Do check out McNicol (2013) for an interesting article on this.
tl;dr - Electricity networks are expensive, and the cost of energy is about half the total costs of running the system. Who pays for that, if the utility has to pay the retail rate to you because you're using solar panels?
Here is my point, suppose a kWh costs 10 cents retail. This represents an average cost of maybe 1 cent of profit, 1 cent of admin costs, 3 might be transmission costs, and 5 might be generation costs.
In a 1-1 net metering scheme, I generate 1 kWh in the distribution grid, it goes to my neighbor, the utility bills my neighbor 10, and credits me 1 kWh. When I draw that 1 kWh, the utility loses 2 cents on average. But they also saved 8 cents by selling my kWh to the neighbor.

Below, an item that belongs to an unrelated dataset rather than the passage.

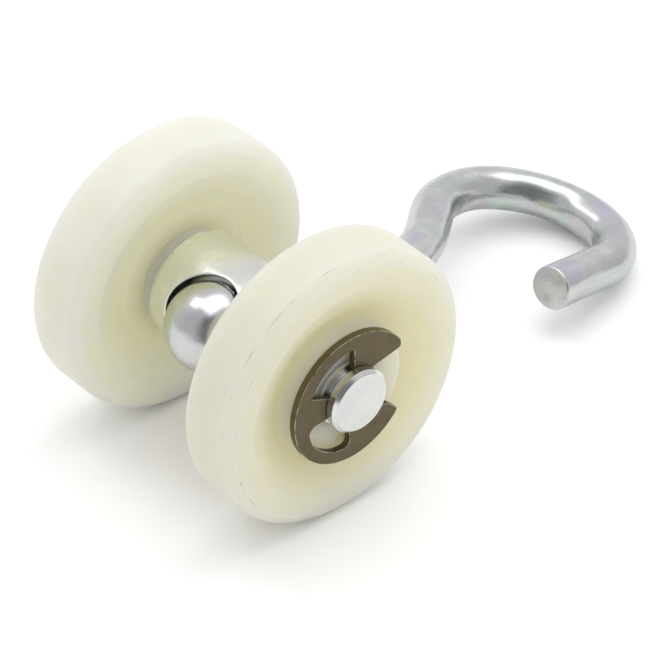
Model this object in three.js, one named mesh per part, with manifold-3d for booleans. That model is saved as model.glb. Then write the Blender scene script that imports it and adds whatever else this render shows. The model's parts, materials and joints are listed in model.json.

The summing works like this:
10 from my neighbor to the utility
0 from me to the utility
-10 for the utility to provide me that kWh
8 to the utility for avoiding the cost of generating and distributing the 1 kWh that went from my system to the neighbor.
The net to the utility is 8 cents. Ouch. But we are talking about the average kWh. It might cost the utility 3 cents to buy an off-peak kWh and 8 cents to buy an on-peak. If that is the case, they are already losing 2 cents for every on-peak kWh they are selling me but making up for it with off-peak (I am likely to use more off-peak anyhow).
In this case, netting might look like the following:
10 from my neighbor to the utility
0 from me to the utility
-8 for the utility to provide me an off-peak kWh
11 to the utility for avoiding the cost of generating and distributing the 1 kWh that went from my system to the neighbor.
The net to the utility in this case is 13 cents.
13 cents is better than 8 cents but it is worse than the 20 cents they would have made if I just consumed without generating.
Whether you credit at wholesale or do a .75-1 netmetering or whatever depends on evaluating the stranded costs and whether they are reasonable. Insofar as you look at average kWh prices and not the value of actual production from solar, you inevitably overstate the stranded costs.
IMO this is about aggregate demand and the stranded cost thing is a red-herring.